**Task prompt**
Your task is to print the material below exactly as presented.

**Data extract**

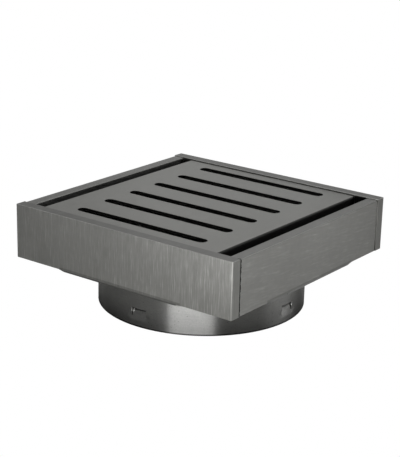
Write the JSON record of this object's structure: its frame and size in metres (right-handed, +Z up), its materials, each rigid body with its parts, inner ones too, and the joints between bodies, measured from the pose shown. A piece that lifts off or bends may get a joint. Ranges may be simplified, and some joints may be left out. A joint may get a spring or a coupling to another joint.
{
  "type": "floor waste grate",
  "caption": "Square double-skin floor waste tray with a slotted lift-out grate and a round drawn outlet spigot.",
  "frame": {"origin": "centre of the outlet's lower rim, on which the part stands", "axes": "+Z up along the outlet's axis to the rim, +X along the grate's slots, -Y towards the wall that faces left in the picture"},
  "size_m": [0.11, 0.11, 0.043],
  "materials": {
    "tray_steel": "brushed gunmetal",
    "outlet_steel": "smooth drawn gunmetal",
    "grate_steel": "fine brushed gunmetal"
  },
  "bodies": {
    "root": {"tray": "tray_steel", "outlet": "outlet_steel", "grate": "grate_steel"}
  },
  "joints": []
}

**Full output**
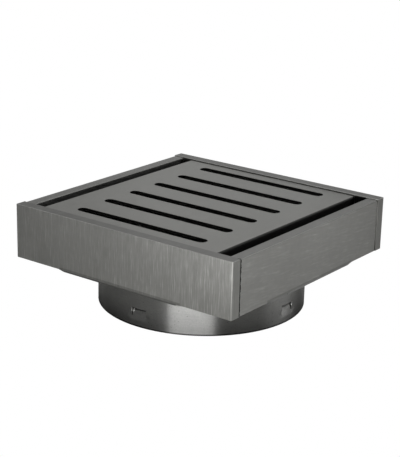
Write the JSON record of this object's structure: its frame and size in metres (right-handed, +Z up), its materials, each rigid body with its parts, inner ones too, and the joints between bodies, measured from the pose shown. A piece that lifts off or bends may get a joint. Ranges may be simplified, and some joints may be left out. A joint may get a spring or a coupling to another joint.
{
  "type": "floor waste grate",
  "caption": "Square double-skin floor waste tray with a slotted lift-out grate and a round drawn outlet spigot.",
  "frame": {"origin": "centre of the outlet's lower rim, on which the part stands", "axes": "+Z up along the outlet's axis to the rim, +X along the grate's slots, -Y towards the wall that faces left in the picture"},
  "size_m": [0.11, 0.11, 0.043],
  "materials": {
    "tray_steel": "brushed gunmetal",
    "outlet_steel": "smooth drawn gunmetal",
    "grate_steel": "fine brushed gunmetal"
  },
  "bodies": {
    "root": {"tray": "tray_steel", "outlet": "outlet_steel", "grate": "grate_steel"}
  },
  "joints": []
}